Whether AI hallucinations in an order rises to the level of judicial misconduct probably depends on the specifics. Judges need to rely on law clerks for their research and writing or else they simply would never get anything done. I don't necessarily expect every judge to anticipate every way a law clerk might misuse a new technology. If it happened once, the opinion was promptly withdrawn, the law clerk was reprimanded in proportion to the severity of the error (terminated if very serious), and the judge institutes new safeguards and training protocols moving forward, then I think everyone can probably just move on. On the other hand, if we are talking about pervasive errors due to the judge's negligence, then yes I think that rises to the level of misconduct.
Grading on a curve, this is one of his better entries, but there are red flags in the comments that suggest the limits to that grading.
As to the last sentence, he's no Tim Allen on this point, I think.
It's "abuse of discretion" but not "abuse of judicial power".
This judge needs to be punished in the same manner as an attorney would be. Otherwise it's OK for everyone.

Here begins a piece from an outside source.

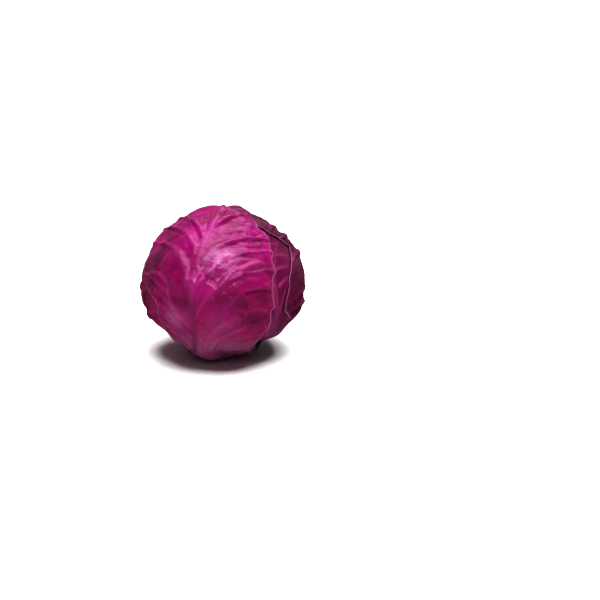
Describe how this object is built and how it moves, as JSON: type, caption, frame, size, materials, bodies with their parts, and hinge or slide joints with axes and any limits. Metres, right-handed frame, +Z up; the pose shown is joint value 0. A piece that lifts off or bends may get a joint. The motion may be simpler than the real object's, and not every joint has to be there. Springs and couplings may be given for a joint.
{
  "type": "cabbage head",
  "caption": "Whole red cabbage head: ribbed, waved wrapper leaves wound in a spiral round a tight inner head, standing on its short cut stem.",
  "frame": {"origin": "on the surface it stands on, at the middle of the stem's cut face", "axes": "+Z up along the stem, -Y towards the front of the outermost leaf, +X to the right of it"},
  "size_m": [0.15, 0.1521, 0.1366],
  "materials": {
    "red_leaf": "waxy leaf with a satin sheen and a pale bloom",
    "packed_leaf": "waxy leaf, out of sight",
    "stem_flesh": "moist cut stem, pale and matte"
  },
  "bodies": {
    "root": {"stem": "stem_flesh", "inner_head": "packed_leaf", "wrapper_leaf_1": "red_leaf", "wrapper_leaf_2": "red_leaf", "wrapper_leaf_3": "red_leaf", "wrapper_leaf_4": "red_leaf", "wrapper_leaf_5": "red_leaf", "wrapper_leaf_6": "red_leaf"}
  },
  "joints": []
}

"Is it an abuse of judicial power for a judge to issue an opinion with AI hallucinations?"
That you even think there is an answer other than "yes" says a lot about the current state of the legal "profession".
Just for the record, "AI hallucination" is a synonym for "lie".
ONE MORE TIME FOR THE LUDITES (and yes I am shouting).
I have asked this question multiple times in other AI threads and everyone seems to want to take the 5A protection. Westlaw (anyone ever hear of that) is shouting praises of the results it's AI engine produces. Of course, it costs money (but surely EV or someone on this site has or knows someone that has used) and ChatGPT is the cheap skate version that costs nothing.
So has anyone ever used the Westlaw AI, and if so how does it compare to what seems to be the el cheapo ChatGPT? Asking for a friend.